## REQUIRED WORK
Quote exactly the lines from the line containing "The Blender code for this object continues." to the line containing "self.socket = socket", both lines included, please, and nothing more.

Start

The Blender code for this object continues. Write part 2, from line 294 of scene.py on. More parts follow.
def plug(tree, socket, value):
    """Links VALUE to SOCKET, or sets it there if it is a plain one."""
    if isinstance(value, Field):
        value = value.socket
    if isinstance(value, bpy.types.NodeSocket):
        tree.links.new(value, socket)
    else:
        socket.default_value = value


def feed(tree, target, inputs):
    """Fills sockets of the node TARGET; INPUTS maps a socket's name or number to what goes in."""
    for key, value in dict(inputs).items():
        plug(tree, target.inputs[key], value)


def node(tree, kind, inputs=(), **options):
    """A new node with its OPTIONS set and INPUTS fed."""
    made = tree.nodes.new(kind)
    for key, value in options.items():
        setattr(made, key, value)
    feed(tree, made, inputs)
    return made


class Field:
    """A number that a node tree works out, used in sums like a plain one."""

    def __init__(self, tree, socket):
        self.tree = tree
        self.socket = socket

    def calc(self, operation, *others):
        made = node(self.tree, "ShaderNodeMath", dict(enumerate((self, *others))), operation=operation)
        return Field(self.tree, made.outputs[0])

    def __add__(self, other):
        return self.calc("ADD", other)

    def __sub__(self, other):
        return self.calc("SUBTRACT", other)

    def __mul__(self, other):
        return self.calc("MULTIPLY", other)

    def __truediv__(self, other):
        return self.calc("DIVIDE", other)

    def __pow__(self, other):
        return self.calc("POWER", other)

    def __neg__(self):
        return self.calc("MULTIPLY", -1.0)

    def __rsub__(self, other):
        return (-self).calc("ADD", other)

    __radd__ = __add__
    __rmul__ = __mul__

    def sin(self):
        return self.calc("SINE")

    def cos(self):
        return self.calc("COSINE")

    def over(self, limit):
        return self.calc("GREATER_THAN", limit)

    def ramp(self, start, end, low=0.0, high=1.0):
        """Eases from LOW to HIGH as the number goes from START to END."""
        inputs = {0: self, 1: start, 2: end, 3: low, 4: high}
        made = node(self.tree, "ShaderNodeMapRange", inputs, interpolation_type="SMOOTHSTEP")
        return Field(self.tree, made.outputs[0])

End
Start

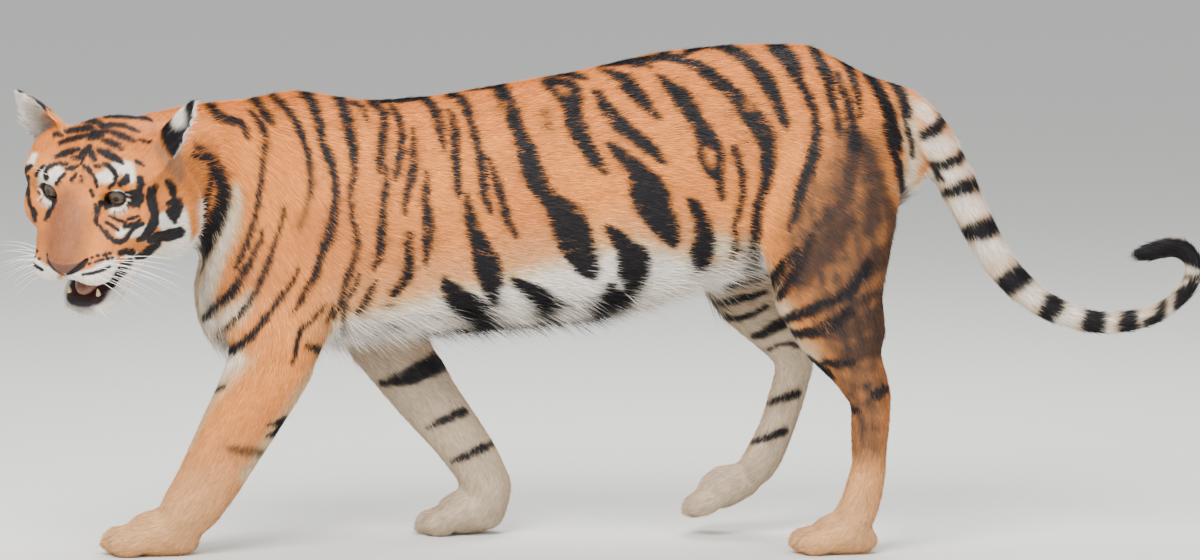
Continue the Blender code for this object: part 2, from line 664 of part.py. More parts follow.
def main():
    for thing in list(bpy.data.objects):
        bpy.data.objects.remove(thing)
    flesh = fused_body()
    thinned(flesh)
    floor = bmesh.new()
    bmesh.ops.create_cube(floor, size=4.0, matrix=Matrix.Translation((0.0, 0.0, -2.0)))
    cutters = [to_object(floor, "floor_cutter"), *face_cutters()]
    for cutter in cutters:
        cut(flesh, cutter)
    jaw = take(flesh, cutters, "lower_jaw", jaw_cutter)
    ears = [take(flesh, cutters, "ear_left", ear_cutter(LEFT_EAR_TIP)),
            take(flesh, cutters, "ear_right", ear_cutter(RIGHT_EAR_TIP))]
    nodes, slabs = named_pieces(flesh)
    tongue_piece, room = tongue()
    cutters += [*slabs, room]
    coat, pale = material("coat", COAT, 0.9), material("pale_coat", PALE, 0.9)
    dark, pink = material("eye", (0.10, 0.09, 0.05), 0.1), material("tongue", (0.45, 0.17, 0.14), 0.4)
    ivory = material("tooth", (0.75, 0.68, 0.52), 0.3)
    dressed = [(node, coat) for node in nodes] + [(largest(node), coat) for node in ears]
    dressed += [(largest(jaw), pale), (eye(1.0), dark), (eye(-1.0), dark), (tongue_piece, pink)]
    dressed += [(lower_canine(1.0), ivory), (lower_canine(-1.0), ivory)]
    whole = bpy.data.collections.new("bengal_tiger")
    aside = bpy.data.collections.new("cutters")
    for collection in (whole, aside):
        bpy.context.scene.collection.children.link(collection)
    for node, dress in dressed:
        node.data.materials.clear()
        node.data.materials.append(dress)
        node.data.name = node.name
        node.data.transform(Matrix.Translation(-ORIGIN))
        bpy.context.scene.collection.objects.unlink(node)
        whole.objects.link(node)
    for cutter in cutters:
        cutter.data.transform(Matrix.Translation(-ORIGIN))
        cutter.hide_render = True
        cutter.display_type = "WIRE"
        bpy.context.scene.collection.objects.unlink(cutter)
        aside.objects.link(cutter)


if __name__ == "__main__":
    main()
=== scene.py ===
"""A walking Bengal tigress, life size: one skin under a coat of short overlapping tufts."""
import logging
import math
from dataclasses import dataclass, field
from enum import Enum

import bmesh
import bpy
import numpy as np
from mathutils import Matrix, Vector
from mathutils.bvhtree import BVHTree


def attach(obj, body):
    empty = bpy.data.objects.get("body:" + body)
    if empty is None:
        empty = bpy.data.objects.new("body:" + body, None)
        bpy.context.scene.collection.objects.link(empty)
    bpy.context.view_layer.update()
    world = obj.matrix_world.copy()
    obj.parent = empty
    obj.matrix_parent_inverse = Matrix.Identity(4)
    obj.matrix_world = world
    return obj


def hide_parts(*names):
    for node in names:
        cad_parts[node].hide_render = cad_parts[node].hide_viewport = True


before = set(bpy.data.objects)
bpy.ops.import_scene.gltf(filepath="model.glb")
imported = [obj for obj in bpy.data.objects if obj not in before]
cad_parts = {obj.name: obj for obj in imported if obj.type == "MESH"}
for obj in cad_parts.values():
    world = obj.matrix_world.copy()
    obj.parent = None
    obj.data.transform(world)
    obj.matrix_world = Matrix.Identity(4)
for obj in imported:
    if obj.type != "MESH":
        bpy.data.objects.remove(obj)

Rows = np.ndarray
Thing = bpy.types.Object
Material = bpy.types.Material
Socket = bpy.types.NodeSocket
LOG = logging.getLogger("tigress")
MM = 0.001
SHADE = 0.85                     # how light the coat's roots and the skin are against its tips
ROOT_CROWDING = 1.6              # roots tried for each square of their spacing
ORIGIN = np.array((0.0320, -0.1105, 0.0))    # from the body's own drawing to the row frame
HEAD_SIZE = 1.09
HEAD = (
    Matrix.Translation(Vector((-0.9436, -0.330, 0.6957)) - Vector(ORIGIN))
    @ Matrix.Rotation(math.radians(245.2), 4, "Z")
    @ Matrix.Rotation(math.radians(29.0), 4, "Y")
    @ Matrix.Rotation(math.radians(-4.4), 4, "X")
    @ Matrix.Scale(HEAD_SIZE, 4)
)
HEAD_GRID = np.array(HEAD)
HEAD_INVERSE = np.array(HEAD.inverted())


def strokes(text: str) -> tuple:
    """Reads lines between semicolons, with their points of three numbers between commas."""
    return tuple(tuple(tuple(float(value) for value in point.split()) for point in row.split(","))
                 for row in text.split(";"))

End

## THE RESULT
The Blender code for this object continues. Write part 2, from line 294 of scene.py on. More parts follow.
def plug(tree, socket, value):
    """Links VALUE to SOCKET, or sets it there if it is a plain one."""
    if isinstance(value, Field):
        value = value.socket
    if isinstance(value, bpy.types.NodeSocket):
        tree.links.new(value, socket)
    else:
        socket.default_value = value


def feed(tree, target, inputs):
    """Fills sockets of the node TARGET; INPUTS maps a socket's name or number to what goes in."""
    for key, value in dict(inputs).items():
        plug(tree, target.inputs[key], value)


def node(tree, kind, inputs=(), **options):
    """A new node with its OPTIONS set and INPUTS fed."""
    made = tree.nodes.new(kind)
    for key, value in options.items():
        setattr(made, key, value)
    feed(tree, made, inputs)
    return made


class Field:
    """A number that a node tree works out, used in sums like a plain one."""

    def __init__(self, tree, socket):
        self.tree = tree
        self.socket = socket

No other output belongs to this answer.